» **DATA**

+===+

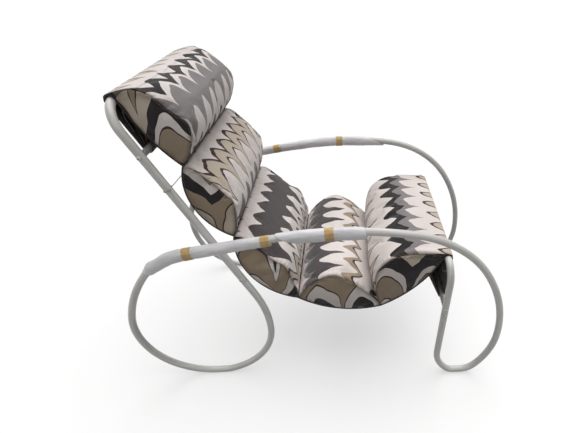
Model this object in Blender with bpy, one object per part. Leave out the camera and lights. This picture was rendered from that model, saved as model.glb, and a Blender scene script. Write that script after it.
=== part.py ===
"""Lounge chair: a bent steel tube frame that carries a cloth sling and five padded rolls.

Units are metres. +Z is up, +X is the way the sitter faces and +Y is the sitter's left.
The origin is on the floor, under the middle of the chair.
"""

import math

import bmesh
import bpy
from mathutils import Vector

# Tube stock
TUBE_RADIUS = 0.010
TUBE_WALL = 0.0015
TUBE_SIDES = 12
BORE_SIDES = 8
CHORD_ERROR = 0.0012
WIDEST_STEP = 18.0
ROD_RADIUS = 0.008
FIT_GAP = 0.0003
OVERRUN = 0.002

# Planes of the side frames, measured from the middle of the chair
ARM_PLANE = 0.275
CROSSING_GAP = 0.007

# Bend tables: (centre line radius, turn in degrees), from each foot outwards
REAR_FOOT_RUN = 0.030
REAR_RISE = ((0.060, 13.5), (0.200, 74.5), (0.348, 25.5))
LOOP_RETURN = ((0.193, 65.5), (0.227, 40.5), (0.474, 27.0), (0.172, 37.0))
ARM_RUN = 0.251
ARM_FALL = ((0.998, 19.0), (0.316, 47.5))
NOSE_BENDS = ((0.257, 34.0), (0.058, 56.0))
NOSE_RUN = 0.020
LEG_BENDS = ((0.035, 42.0), (0.113, 48.0))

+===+

» **TASK TO CARRY OUT**
Repeat every line of the data, exactly and in full.

» **OUTPUT FOR THIS TASK**
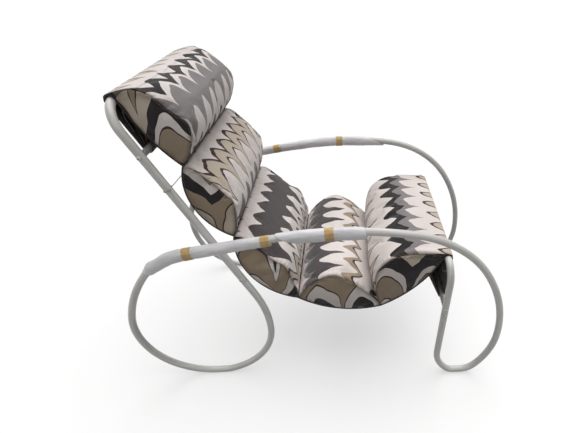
Model this object in Blender with bpy, one object per part. Leave out the camera and lights. This picture was rendered from that model, saved as model.glb, and a Blender scene script. Write that script after it.
=== part.py ===
"""Lounge chair: a bent steel tube frame that carries a cloth sling and five padded rolls.

Units are metres. +Z is up, +X is the way the sitter faces and +Y is the sitter's left.
The origin is on the floor, under the middle of the chair.
"""

import math

import bmesh
import bpy
from mathutils import Vector

# Tube stock
TUBE_RADIUS = 0.010
TUBE_WALL = 0.0015
TUBE_SIDES = 12
BORE_SIDES = 8
CHORD_ERROR = 0.0012
WIDEST_STEP = 18.0
ROD_RADIUS = 0.008
FIT_GAP = 0.0003
OVERRUN = 0.002

# Planes of the side frames, measured from the middle of the chair
ARM_PLANE = 0.275
CROSSING_GAP = 0.007

# Bend tables: (centre line radius, turn in degrees), from each foot outwards
REAR_FOOT_RUN = 0.030
REAR_RISE = ((0.060, 13.5), (0.200, 74.5), (0.348, 25.5))
LOOP_RETURN = ((0.193, 65.5), (0.227, 40.5), (0.474, 27.0), (0.172, 37.0))
ARM_RUN = 0.251
ARM_FALL = ((0.998, 19.0), (0.316, 47.5))
NOSE_BENDS = ((0.257, 34.0), (0.058, 56.0))
NOSE_RUN = 0.020
LEG_BENDS = ((0.035, 42.0), (0.113, 48.0))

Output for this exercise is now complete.